_WHAT YOU WILL DO_
Exactly the lines from the start of the data through the line containing "BOARD_EDGE_BREAK = 0.4" should be output, with both ends kept and nothing added.

_RECORDED DATA_
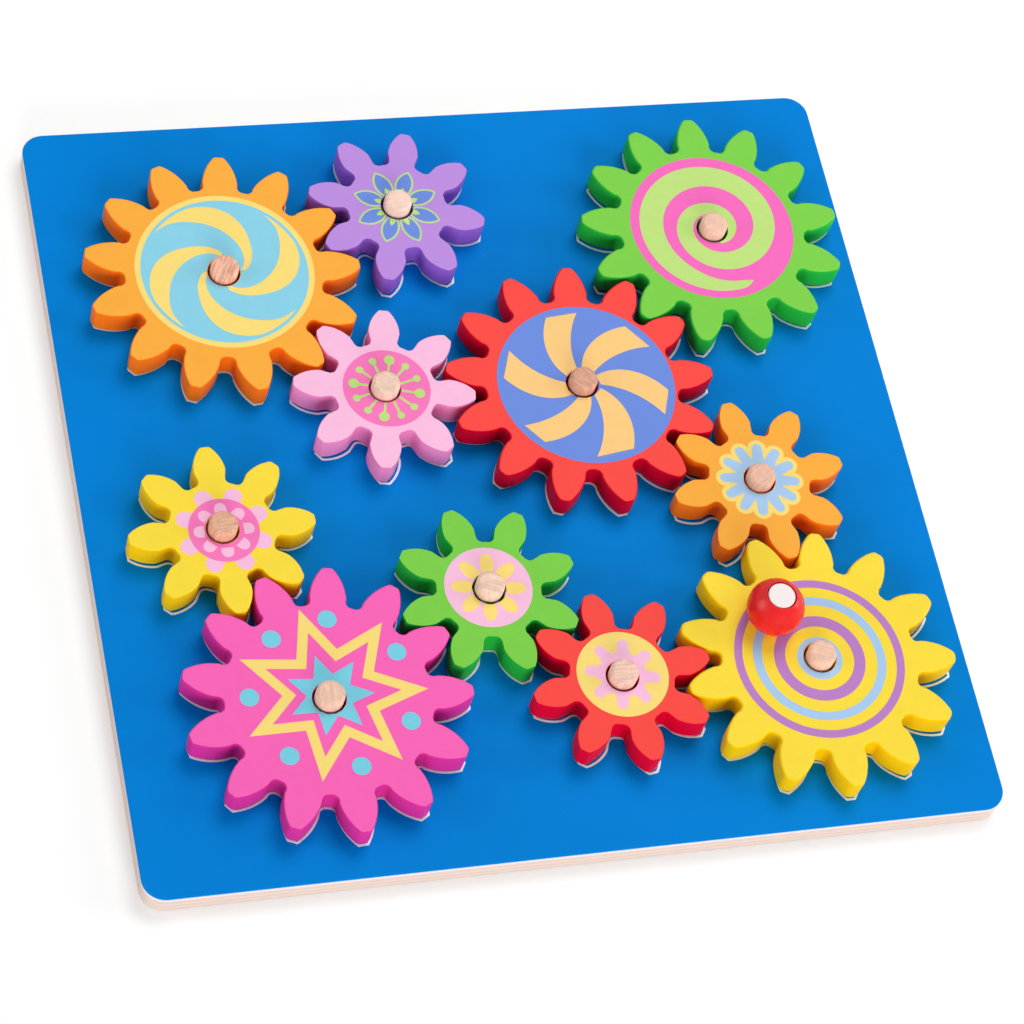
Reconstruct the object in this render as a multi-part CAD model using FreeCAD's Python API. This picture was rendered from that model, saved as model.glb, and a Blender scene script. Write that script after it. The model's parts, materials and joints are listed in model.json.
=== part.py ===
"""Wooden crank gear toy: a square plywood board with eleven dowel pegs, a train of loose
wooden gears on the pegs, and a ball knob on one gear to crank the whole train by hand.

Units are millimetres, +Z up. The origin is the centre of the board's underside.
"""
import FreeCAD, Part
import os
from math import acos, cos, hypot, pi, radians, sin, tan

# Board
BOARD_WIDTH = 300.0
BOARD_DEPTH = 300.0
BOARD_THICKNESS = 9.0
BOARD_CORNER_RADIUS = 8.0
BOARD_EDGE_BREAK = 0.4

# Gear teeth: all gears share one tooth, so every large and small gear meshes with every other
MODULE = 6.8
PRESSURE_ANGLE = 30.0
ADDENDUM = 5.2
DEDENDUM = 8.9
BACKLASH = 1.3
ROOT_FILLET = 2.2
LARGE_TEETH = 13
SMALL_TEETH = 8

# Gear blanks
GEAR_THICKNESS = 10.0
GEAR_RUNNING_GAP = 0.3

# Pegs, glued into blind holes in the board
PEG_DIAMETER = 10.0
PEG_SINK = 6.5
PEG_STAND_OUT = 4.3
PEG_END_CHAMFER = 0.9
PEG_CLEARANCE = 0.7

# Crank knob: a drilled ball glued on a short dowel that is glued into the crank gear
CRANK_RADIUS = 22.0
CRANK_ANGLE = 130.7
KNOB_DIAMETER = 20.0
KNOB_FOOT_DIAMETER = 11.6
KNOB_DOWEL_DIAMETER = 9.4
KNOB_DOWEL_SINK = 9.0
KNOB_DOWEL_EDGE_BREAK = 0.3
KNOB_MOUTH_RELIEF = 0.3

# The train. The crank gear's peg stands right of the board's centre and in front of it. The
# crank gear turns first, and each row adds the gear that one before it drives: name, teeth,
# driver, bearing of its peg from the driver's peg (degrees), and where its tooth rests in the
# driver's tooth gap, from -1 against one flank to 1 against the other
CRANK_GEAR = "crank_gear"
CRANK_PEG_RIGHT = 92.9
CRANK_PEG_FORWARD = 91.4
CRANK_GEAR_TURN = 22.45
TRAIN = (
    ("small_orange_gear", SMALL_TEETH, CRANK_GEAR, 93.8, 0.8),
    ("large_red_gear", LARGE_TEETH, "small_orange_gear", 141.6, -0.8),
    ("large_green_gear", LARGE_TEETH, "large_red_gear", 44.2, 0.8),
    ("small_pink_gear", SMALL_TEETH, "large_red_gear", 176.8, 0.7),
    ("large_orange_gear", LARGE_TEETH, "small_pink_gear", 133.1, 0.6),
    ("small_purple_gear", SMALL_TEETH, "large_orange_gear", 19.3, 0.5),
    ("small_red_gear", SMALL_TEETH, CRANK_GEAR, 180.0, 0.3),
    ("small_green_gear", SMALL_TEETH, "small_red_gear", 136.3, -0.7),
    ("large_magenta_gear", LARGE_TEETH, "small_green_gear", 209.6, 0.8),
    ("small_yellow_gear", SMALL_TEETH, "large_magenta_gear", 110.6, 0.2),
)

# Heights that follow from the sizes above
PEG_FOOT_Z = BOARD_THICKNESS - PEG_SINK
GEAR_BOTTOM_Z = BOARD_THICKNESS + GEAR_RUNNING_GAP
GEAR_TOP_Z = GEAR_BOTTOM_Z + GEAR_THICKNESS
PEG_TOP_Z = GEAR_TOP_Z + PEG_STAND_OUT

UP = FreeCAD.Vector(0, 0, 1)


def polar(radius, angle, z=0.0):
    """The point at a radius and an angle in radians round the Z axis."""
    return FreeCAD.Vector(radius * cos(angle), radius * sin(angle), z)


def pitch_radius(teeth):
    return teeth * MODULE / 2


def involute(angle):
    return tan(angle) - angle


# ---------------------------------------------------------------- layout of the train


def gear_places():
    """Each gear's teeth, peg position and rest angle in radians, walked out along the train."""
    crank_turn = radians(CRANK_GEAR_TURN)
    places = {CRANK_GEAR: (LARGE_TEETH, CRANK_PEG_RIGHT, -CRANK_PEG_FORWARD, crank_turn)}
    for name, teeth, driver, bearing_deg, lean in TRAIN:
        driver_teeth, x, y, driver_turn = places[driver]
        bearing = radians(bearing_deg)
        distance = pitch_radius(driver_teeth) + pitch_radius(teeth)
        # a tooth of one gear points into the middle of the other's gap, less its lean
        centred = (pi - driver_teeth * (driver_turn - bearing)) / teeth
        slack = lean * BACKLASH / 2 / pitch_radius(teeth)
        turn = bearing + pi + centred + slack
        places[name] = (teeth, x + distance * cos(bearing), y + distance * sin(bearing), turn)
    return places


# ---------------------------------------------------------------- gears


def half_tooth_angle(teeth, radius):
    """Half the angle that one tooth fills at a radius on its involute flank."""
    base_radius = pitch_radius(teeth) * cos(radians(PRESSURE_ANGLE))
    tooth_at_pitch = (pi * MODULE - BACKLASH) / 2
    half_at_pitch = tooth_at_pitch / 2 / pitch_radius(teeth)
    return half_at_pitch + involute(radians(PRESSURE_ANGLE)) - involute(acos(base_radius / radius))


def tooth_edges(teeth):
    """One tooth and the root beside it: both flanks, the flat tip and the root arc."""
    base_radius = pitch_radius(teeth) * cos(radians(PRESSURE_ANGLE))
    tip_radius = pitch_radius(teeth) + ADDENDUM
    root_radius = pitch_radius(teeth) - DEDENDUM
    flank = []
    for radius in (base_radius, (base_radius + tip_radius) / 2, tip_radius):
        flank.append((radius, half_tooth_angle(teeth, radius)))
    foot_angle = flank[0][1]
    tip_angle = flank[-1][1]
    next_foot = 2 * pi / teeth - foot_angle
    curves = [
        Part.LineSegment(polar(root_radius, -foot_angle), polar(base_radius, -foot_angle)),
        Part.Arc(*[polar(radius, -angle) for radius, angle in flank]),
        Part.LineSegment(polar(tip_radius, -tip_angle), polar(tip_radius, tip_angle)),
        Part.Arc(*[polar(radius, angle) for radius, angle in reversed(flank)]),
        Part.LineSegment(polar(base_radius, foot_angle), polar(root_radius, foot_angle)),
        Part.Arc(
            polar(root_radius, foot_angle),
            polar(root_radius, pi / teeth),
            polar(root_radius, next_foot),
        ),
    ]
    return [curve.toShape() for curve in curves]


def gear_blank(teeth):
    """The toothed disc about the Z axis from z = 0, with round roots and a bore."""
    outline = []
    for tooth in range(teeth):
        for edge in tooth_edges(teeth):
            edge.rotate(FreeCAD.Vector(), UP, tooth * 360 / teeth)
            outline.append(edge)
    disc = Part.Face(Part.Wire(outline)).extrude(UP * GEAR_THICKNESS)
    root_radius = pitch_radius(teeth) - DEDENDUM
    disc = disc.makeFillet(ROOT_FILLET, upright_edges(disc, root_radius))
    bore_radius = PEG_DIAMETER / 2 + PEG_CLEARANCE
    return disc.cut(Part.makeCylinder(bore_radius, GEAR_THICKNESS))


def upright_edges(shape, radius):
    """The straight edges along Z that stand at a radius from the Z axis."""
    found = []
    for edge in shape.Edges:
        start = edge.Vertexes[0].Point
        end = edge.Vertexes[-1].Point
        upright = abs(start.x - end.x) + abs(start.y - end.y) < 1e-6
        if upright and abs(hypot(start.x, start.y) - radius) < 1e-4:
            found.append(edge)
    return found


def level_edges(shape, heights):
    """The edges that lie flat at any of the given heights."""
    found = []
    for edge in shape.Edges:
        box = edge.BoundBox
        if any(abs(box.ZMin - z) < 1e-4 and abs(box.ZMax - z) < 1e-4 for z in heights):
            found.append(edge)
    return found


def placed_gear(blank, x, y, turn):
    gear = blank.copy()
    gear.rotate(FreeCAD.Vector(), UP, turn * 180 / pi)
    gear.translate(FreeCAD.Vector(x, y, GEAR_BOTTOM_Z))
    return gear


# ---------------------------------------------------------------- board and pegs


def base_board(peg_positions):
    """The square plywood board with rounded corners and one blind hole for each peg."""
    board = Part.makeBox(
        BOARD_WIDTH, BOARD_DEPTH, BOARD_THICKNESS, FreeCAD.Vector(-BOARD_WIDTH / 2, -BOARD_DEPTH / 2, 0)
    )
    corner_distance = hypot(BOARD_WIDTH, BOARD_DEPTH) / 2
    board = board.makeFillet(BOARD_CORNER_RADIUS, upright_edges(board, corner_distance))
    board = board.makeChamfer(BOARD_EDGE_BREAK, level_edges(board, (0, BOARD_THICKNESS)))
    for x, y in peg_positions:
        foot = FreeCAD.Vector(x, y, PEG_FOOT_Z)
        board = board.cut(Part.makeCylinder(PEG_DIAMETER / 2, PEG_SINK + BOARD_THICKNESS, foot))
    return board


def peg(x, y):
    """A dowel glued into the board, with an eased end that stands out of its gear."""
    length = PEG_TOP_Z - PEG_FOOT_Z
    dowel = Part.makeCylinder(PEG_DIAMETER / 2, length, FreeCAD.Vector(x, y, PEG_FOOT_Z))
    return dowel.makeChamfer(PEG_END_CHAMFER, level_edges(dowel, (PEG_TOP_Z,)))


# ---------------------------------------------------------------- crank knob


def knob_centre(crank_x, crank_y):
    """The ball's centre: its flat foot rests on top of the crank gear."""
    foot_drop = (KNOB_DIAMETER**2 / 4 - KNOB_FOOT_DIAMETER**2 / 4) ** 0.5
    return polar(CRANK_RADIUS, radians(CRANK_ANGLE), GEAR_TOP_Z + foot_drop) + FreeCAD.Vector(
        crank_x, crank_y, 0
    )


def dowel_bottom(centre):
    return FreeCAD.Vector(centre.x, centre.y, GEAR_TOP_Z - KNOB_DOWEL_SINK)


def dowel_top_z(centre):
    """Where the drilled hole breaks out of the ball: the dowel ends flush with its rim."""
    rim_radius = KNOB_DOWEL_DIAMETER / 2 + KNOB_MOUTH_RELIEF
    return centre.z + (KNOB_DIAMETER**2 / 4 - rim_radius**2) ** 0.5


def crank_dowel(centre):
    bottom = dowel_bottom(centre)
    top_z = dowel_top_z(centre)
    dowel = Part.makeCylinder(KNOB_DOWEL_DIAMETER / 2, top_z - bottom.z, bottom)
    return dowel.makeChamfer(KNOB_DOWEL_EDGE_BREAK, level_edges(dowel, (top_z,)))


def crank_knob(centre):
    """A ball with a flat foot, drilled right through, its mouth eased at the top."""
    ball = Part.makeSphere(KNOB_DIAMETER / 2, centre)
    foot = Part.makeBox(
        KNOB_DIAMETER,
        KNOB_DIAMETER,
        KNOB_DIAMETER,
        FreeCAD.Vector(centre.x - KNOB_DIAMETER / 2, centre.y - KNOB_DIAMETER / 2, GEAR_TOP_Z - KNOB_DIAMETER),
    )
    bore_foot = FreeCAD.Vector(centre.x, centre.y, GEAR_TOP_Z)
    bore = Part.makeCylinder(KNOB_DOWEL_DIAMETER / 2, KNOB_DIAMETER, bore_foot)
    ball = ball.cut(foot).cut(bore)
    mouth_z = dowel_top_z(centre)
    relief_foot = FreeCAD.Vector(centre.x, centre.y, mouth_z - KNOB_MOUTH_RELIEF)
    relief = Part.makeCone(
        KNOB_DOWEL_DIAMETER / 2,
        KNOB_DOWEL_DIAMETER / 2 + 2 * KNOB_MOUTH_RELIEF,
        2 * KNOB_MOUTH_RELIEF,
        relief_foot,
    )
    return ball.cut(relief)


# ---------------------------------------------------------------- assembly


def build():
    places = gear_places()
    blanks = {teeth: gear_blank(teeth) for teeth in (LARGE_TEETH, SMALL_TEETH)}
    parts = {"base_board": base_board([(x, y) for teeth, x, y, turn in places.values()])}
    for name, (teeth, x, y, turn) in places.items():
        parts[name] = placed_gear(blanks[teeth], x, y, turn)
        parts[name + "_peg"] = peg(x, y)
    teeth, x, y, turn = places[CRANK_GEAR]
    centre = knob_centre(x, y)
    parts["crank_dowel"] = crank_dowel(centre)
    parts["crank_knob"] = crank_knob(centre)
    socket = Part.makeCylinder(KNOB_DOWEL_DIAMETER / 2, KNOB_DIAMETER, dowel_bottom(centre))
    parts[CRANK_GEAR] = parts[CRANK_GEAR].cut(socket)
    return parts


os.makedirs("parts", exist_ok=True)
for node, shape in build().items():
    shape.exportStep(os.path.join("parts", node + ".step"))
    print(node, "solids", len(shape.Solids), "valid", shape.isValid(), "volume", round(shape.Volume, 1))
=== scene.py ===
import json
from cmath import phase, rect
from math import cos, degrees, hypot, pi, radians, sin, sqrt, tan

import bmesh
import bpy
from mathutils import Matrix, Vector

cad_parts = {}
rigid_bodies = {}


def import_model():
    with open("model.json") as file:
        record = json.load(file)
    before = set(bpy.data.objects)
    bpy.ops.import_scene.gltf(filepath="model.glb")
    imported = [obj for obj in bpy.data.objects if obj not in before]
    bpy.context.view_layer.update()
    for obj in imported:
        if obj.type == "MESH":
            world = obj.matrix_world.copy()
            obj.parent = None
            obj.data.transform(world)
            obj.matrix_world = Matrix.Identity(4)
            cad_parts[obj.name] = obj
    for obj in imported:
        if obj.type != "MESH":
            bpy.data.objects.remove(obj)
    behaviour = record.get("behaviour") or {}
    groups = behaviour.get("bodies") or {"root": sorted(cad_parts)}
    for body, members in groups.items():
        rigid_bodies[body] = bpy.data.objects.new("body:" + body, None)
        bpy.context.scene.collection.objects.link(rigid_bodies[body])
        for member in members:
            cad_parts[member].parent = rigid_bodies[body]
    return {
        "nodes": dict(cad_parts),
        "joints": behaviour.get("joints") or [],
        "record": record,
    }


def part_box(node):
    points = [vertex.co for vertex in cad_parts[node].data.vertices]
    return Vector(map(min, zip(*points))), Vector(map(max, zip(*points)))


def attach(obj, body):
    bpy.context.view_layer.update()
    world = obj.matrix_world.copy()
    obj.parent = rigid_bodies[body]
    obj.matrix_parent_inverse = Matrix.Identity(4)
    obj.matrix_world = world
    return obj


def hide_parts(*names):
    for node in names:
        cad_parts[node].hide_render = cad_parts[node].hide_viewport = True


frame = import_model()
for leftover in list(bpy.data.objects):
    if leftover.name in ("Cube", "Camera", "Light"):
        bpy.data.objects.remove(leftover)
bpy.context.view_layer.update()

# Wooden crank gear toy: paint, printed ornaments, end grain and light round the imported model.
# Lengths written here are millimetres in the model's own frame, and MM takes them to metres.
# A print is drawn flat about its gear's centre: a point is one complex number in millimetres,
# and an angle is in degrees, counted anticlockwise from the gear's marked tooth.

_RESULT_
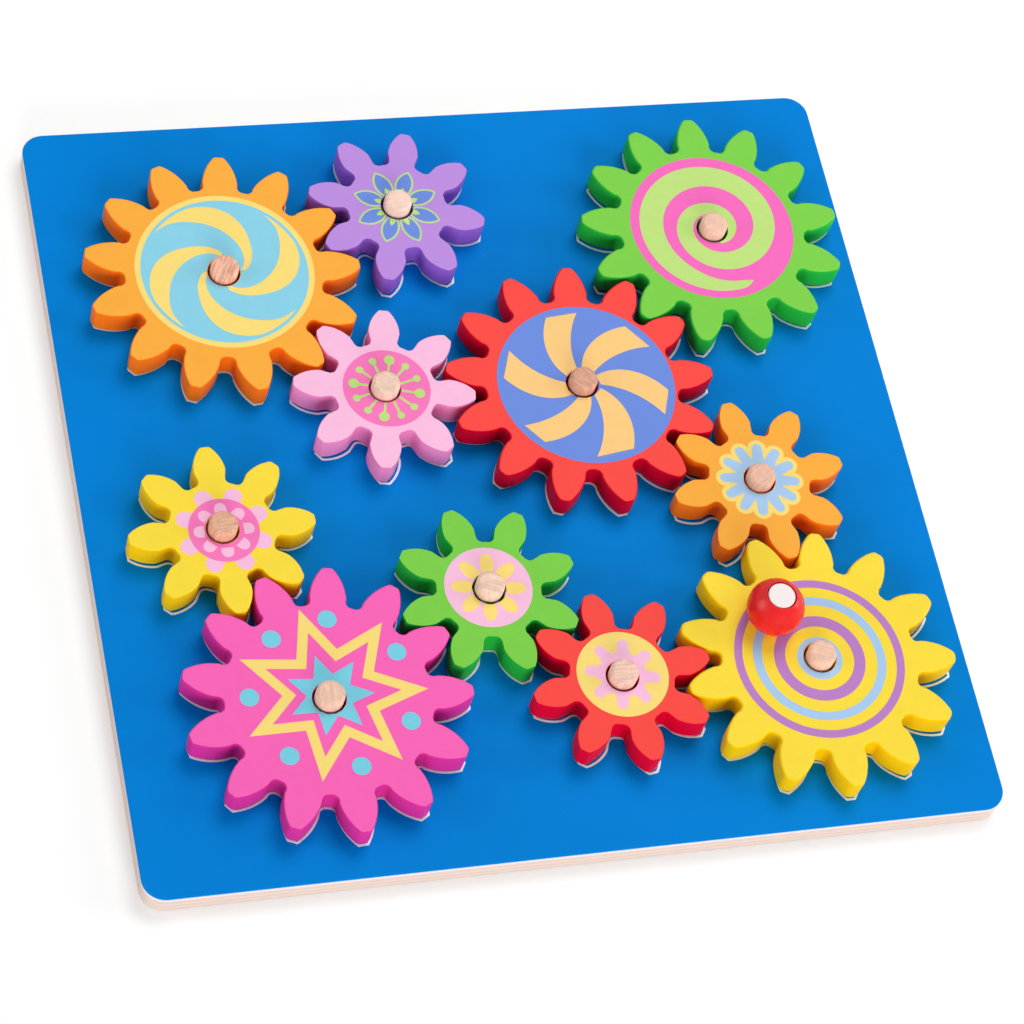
Reconstruct the object in this render as a multi-part CAD model using FreeCAD's Python API. This picture was rendered from that model, saved as model.glb, and a Blender scene script. Write that script after it. The model's parts, materials and joints are listed in model.json.
=== part.py ===
"""Wooden crank gear toy: a square plywood board with eleven dowel pegs, a train of loose
wooden gears on the pegs, and a ball knob on one gear to crank the whole train by hand.

Units are millimetres, +Z up. The origin is the centre of the board's underside.
"""
import FreeCAD, Part
import os
from math import acos, cos, hypot, pi, radians, sin, tan

# Board
BOARD_WIDTH = 300.0
BOARD_DEPTH = 300.0
BOARD_THICKNESS = 9.0
BOARD_CORNER_RADIUS = 8.0
BOARD_EDGE_BREAK = 0.4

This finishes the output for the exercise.